After the performance last week, the audience was buzzing. Donna Pennington, from New Egypt, N.J., says she first saw Riverdance 24 years ago. Now, she's come back with her daughter.
Pennington says this show was "just as good if not better," than the one she saw more than two decades ago. "It was wonderful," she says — and her daughter, Sarah, agrees.
John McColgan was one of the troika of Irish creatives who took a seven-minute dance segment on 1994's Eurovision song contest, and turned it into a two hour celebration of Irish and other international dance forms, that has been a global phenomenon.
"We took Irish dance from being a competitive, arms by the side, embroidered costumes and ringlets into what would be American sort of showbiz," McColgan explains. "It's about multicultural celebration; celebrating each other. It's about immigration and what you do when you meet other cultures, when you emigrate."
As a matter of fact, the company's associate director, Padraic Moyles, had emigrated from Dublin to the Bronx and was studying Irish dance when he saw the show at Radio City Music Hall as a teen.
"The lights went down, the music started, the dancers began to walk on — and I knew then and there I needed to be a part of this," he recalls.

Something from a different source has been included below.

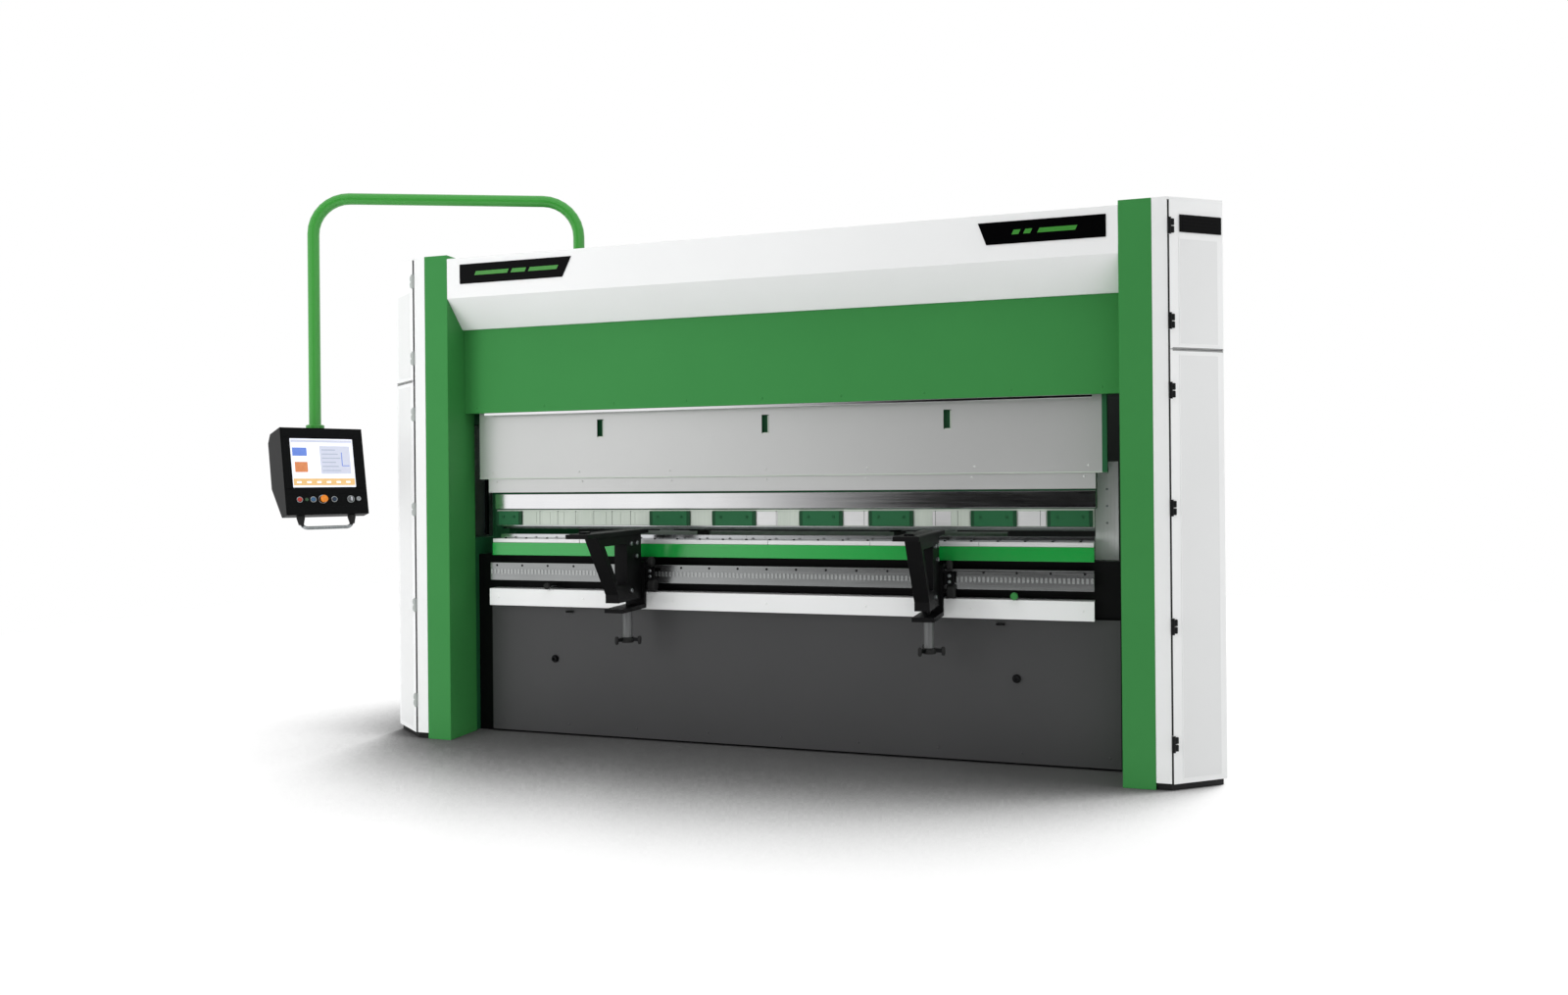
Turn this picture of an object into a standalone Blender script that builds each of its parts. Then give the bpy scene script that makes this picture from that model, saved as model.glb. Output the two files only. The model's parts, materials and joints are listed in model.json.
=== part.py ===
"""Hydraulic press brake: a fixed bed and a sliding ram between two C-frames bend sheet metal.

World axes: X along the bend line, -Y towards the operator, Z up. The origin is on the
floor under the middle of the bend line. Every size is in metres.
"""
import math

import bmesh
import bpy
from mathutils import Matrix, Vector

# Overall sizes
BENDING_LENGTH = 3.10
HEIGHT = 2.50
COLUMN_FRONT_Y = -0.33
MACHINE_REAR_Y = 1.15

# Clearances
GAP = 0.0003
RUNNING = 0.0005
CUT_PAST = 0.010

# Sheet and plate thicknesses
SHEET = 0.003
COLUMN_SHEET = 0.006
FRAME_PLATE = 0.070
BED_PLATE = 0.110
RAM_PLATE = 0.100
TIE_PLATE = 0.060

# Widths across the machine, all measured from its middle plane
TOOL_HALF = BENDING_LENGTH / 2 - 0.010
STRIP_HALF = BENDING_LENGTH / 2
RAM_HALF = BENDING_LENGTH / 2 + 0.050
COLUMN_INNER = BENDING_LENGTH / 2 + 0.106
COLUMN_WIDTH = 0.135
TRIM_WIDTH = 0.063
CHAMFER_X = 0.228
CHAMFER_Y = 0.161
FRAME_INNER = COLUMN_INNER + COLUMN_SHEET + GAP
FRAME_OUTER = FRAME_INNER + FRAME_PLATE
BEAM_HALF = FRAME_INNER - GAP
COVER_HALF = COLUMN_INNER - GAP
TRIM_OUTER = COLUMN_INNER + COLUMN_WIDTH + GAP + TRIM_WIDTH
SIDE_OUTER = TRIM_OUTER + CHAMFER_X
COLUMN_RETURN = 0.240
COLUMN_OUTER_RETURN = 0.045
POST_RETURN = 0.060
DOOR_RETURN = 0.040

# Side frames
FRAME_FRONT_Y = COLUMN_FRONT_Y + 0.050
THROAT_BOTTOM = 1.030
THROAT_TOP = 1.640
THROAT_BACK_Y = 0.360
THROAT_FILLET = 0.080
FRAME_TOP_GAP = 0.030
FRAME_SLOPE_Y = 0.250
FRAME_SLOPE_Z = 0.350

# Bed, from the floor up
APRON_FLOOR_GAP = 0.012
APRON_DEPTH = 0.025
APRON_OVERHANG_LEFT = 0.026
APRON_OVERHANG_RIGHT = 0.110
LOWER_RAIL_BOTTOM = 0.680
LOWER_RAIL_HEIGHT = 0.088
LOWER_RAIL_DEPTH = 0.090
SUPPORT_RAIL_BOTTOM = 0.812
SUPPORT_RAIL_HEIGHT = 0.092
SUPPORT_RAIL_HEAD = 0.050
SUPPORT_RAIL_WEB = 0.030
SUPPORT_RAIL_STEP = 0.022
TABLE_BOTTOM = 0.942
TABLE_THICKNESS = 0.066
TABLE_HALF_DEPTH = 0.110
DIE_HEIGHT = 0.042
DIE_OPENING = 0.016
DIE_HALF = 0.024
DIE_FOOT_HALF = 0.045
DIE_FOOT_HEIGHT = 0.018
DIE_SEAT_DEPTH = 0.004
BED_FRONT_Y = -0.050
BED_REAR_Y = BED_FRONT_Y + BED_PLATE
END_GUARD_PLATE = 0.006
END_GUARD_INSET = 0.012
TABLE_TOP = TABLE_BOTTOM + TABLE_THICKNESS
DIE_TOP = TABLE_TOP + GAP + DIE_HEIGHT

# Ram and upper tooling, from the die up
REST_OPENING = 0.028
BLADE_HEIGHT = 0.020
BLADE_HALF = 0.010
BLADE_TAPER = 0.006
TANG_HALF = 0.006
TANG_HEIGHT = 0.030
HOLDER_HEIGHT = 0.082
HOLDER_PROUD = 0.010
HOLDER_REAR_Y = 0.040
CLAMP_HEIGHT = 0.075
CLAMP_PROUD = 0.014
NOSE_BOTTOM_RISE = 0.092
NOSE_HEIGHT = 0.071
STROKE_UP = 0.231
PUNCH_TIP = DIE_TOP + REST_OPENING
HOLDER_BOTTOM = PUNCH_TIP + BLADE_HEIGHT
HOLDER_TOP = HOLDER_BOTTOM + HOLDER_HEIGHT
RAM_BOTTOM = HOLDER_TOP + GAP
NOSE_BOTTOM = RAM_BOTTOM + NOSE_BOTTOM_RISE
SKIN_BOTTOM = NOSE_BOTTOM + NOSE_HEIGHT
END_GUARD_TOP = SKIN_BOTTOM + 0.052
RAM_FRONT_Y = -RAM_PLATE / 2
SKIN_Y = -0.130
NOSE_Y = -0.125
RAM_TOP = HEIGHT - 0.550
# Tool clamps along the holder: each one's centre as a share of the half length, and its width
CLAMPS = ((-0.950, 0.152), (-0.348, 0.220), (-0.123, 0.228), (0.169, 0.217),
          (0.3935, 0.214), (0.708, 0.211), (0.9305, 0.202))
SLOT_XS = (-0.890, 0.0, 0.890)
SLOT_WIDTH = 0.037
SLOT_BOTTOM_RISE = 0.210
SLOT_HEIGHT = 0.090

# Cylinders
CYLINDER_X = BENDING_LENGTH / 2 - 0.150
CYLINDER_BOTTOM = HEIGHT - 0.620
CYLINDER_TOP = HEIGHT - 0.060
CYLINDER_RADIUS = 0.085
BORE_RADIUS = 0.060
ROD_RADIUS = 0.040
PISTON_HEIGHT = 0.040
CYLINDER_CAP = 0.040
CYLINDER_GLAND = 0.050
CYLINDER_PAD_HALF = 0.075
CYLINDER_PAD_INSET = 0.020
PISTON_TOP_ROOM = 0.015
NOTCH_HALF = 0.100
NOTCH_FLOOR = CYLINDER_BOTTOM - STROKE_UP - 0.030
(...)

So, at 17, he joined the company and worked his way up from the chorus to lead dancer. He performed with Riverdance for 18 years.

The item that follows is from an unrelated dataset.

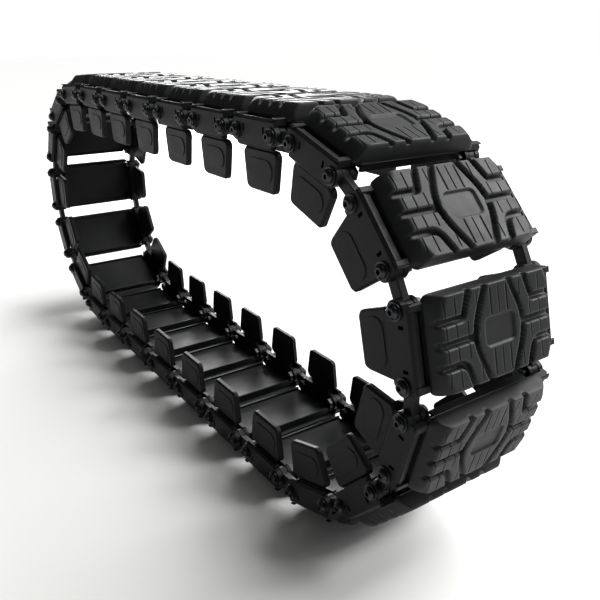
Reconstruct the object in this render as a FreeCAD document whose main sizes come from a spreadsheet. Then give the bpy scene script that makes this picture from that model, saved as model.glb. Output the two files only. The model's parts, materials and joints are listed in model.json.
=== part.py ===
import FreeCAD, Part
import math
import os
import re

# Over-the-tyre track: a closed loop of steel shoes with rubber tread pads, joined on both
# sides by short pinned links. World frame: +X forward, +Y across the track, +Z up.
# A shoe is drawn in its own frame: X along the loop, Y across, Z away from the tyre, with the
# origin half way between its two pin lines. The pieces of the +Y side serve for the -Y side
# too, turned half a turn about Z.

doc = FreeCAD.newDocument("over_tyre_track")
sheet = doc.addObject("Spreadsheet::Sheet", "sizes")

SIZES = {
    # the loop
    "shoe_count": 25,
    "plate_pin_span": 115,
    "link_pin_span": 61,
    "pin_circle_radius": 350,
    "first_pin_setback": 13,
    "ground_shoes": 6,
    # pins: domed shoulder bolts with washers and nuts
    "pin_diameter": 16,
    "running_clearance": 0.08,
    "fixed_clearance": 0.1,
    "head_diameter": 23,
    "head_rim": 3,
    "head_dome": 4,
    "head_crown": 14,
    "socket_width": 8,
    "socket_depth": 4,
    "washer_diameter": 30,
    "washer_thickness": 3.5,
    "nut_width": 24,
    "nut_height": 11,
    "pin_overhang": 2,
    # links
    "link_thickness": 15,
    "link_side_clearance": 0.5,
    "link_end_diameter": 34,
    "link_waist": 22,
    "link_bevel": 1.5,
    "master_gap": 1,
    # cross plate under the pad, hollowed to the tyre, with a bar along each long edge
    "base_width": 248,
    "base_end_reach": 9.5,
    "base_top": 24,
    "base_crown": 8,
    "nut_clearance": 0.15,
    "bolt_end_clearance": 1,
    "rib_thickness": 5,
    "rib_bottom": 5,
    "rib_end_gap": 3,
    # side plates
    "inner_plate_thickness": 8,
    "inner_plate_drop": 20,
    "outer_plate_thickness": 10,
    "outer_plate_drop": 26,
    "outer_plate_rise": 28,
    "plate_end_diameter": 36,
    "plate_bevel": 5,
    "slot_length": 12,
    "slot_width": 6,
    "slot_inset": 24,
    "slot_rise": 8,
    # tabs that tie the outer plate to the inner one over each link
    "tab_thickness": 11,
    "tab_reach": 4.5,
    "tab_proud": 3,
    "eye_clearance": 1,
    "tab_bevel": 1.5,
    # bar between the tabs that keeps stones out of the gap
    "guard_width": 8,
    "guard_height": 6,
    "guard_clearance": 3,
    # guide lugs
    "lug_thickness": 12,
    "lug_neck_gap": 5.5,
    "lug_neck_top": 10,
    "lug_shoulder": 28,
    "lug_top_width": 120,
    "lug_tip_width": 96,
    "lug_tip_depth": 106,
    "lug_corner": 13,
    "lug_bevel": 4,
    "boss_length": 84,
    "boss_width": 40,
    "boss_rise": 1.5,
    "boss_depth": 66,
    # rubber pad
    "pad_overhang": 10,
    "pad_top": 55,
    "pad_wall": 6,
    "pad_end_slope": 12,
    "pad_edge_slope": 4,
}
for row, (alias, number) in enumerate(SIZES.items(), start=1):
    sheet.set(f"A{row}", alias)
    sheet.set(f"B{row}", str(number))
    sheet.setAlias(f"B{row}", alias)
NAMES = re.compile(r"\b(" + "|".join(SIZES) + r")\b")
doc.recompute()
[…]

"I've been fortunate enough not only to tour the world, but have my wife with me, because we met in Riverdance," he says. "And we're one of 64 or 65 couples to meet in Riverdance, to marry and then to have children. So, our kids are two of 112 Riverdance babies."
Moyles helped assist on the 25th anniversary show, which features all the dances audiences have come to expect — including a challenge dance between African-American tap dancers and Irish hard shoe dancers — but there are new animated projections and the score by Bill Whelan has been refreshed.
"When they asked me, would I do it again, I said, 'Hang on. We've done it. And we've got a Grammy. Let's just be happy and go home!' " Whelan says with a laugh. "But this time, for the 25th anniversary, I recorded the whole score again, and I put the drums at the center of it. So, it's far more rhythm section driven."
The recording is supplemented, in performance, by seven onstage musicians. Given the athletic nature of the dancing, many cast members in this incarnation of Riverdance weren't even born when the show premiered. Lead dancer Anna Mai Fitzpatrick saw the show in Dublin when she was 7 years old.
"I wasn't born when the original Riverdance came out, which is pretty crazy ... " Fitzpatrick says. "This legacy was built before I was born and now I get to relive that legacy and bring it on stage every night; to be able to kind of give back to the audience what they gave to me when I was a young girl, and like see young dancers in the audience dancing."
For now, those young dancers will have to wait. Performances of Riverdance have been postponed for the rest of the month, at least. But for those who crave a taste of the show, a brand-new CD of the score has been released.